More than 40 people have died in deadly clashes between supporters and opponents of the federalisation of Ukraine in Odessa as violence continued to spread across the country’s Russian-speaking southeast.
Clashes in the Ukrainian port city of Odessa erupted on Friday afternoon when around 1,500 supporters of the Kiev authorities armed with guns, chains and bats confronted about 500 anti-government protesters who had set up a tent camp in the city demanding greater autonomy from Kiev.
Pro-government radicals ransacked and burnt down the camp, forcing their opponents to seek cover in a nearby trade union building, which was then set on fire. Dozens of people trapped inside died from suffocation.
Video posted on the web showed a man wearing a bullet-proof vest repeatedly firing at people in the blazing building.
Police said 46 people died in the clashes and the fire and more than 80 were hospitalised.
The sudden flare-up of violence in Odessa, the third largest city in Ukraine, situated hundreds of kilometres away from the flashpoint of armed rebellion in Donetsk region, shows just how far Ukraine has slid towards a civil war.
Kiev said the clashes in Odessa had been financed by allies of ousted Ukrainian President Viktor Yanukovich and orchestrated by militants from nearby Moldova’s breakaway region of Transdniestria and from Russia.
Ukrainian Acting President Oleksandr Turchynov blamed “foreign provocation” for the tragedy in Odessa as he declared a two-day mourning in Ukraine. Moscow has angrily denied the charges and pointed the finger at Kiev.
Dmitry Peskov, spokesman for Russian President Vladimir Putin, said the Ukrainian authorities “allowed extremists and radicals to burn unarmed people alive.”
“Their arms are up to the elbows in blood,” Mr. Peskov told Russian news agencies.
Mr. Peskov did not say how Russia could react to the escalating conflict in Ukraine, but pointed out that the Kremlin was getting thousands of calls for help from south-eastern Ukraine and Mr. Putin “is closely analysing the all developments in Ukraine to decide further steps.”

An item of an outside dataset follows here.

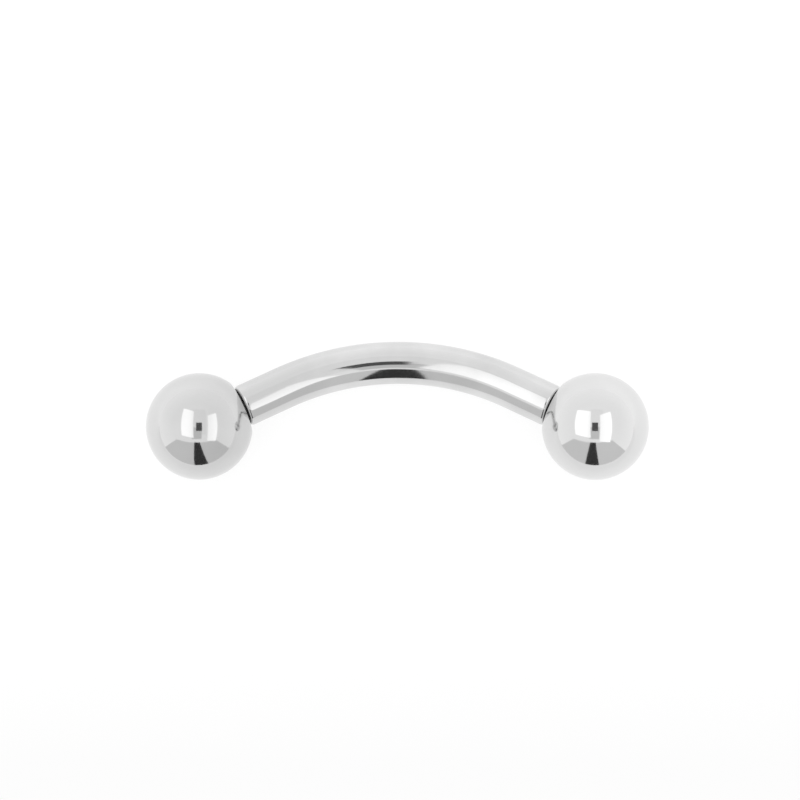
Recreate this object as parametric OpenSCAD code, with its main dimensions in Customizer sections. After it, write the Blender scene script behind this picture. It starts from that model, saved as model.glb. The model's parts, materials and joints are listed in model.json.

The Ukrainian forces on Saturday took control of Kramatorsk after what the head of Ukraine’s anti-terrorist centre described as “heavy fighting” against anti-government self-defence activists. He did not give any casualty figures, while militants, who are still holding out inside a government building in the centre of Kramatorsk, said 10 people were killed when the military opened fire on civilians trying to stop armoured vehicles from entering the town.
Observers freedSelf-defence activists in Sloviansk on Saturday released a team of international military observers they seized a week ago, handing them over to Russian envoy Vladimir Lukin.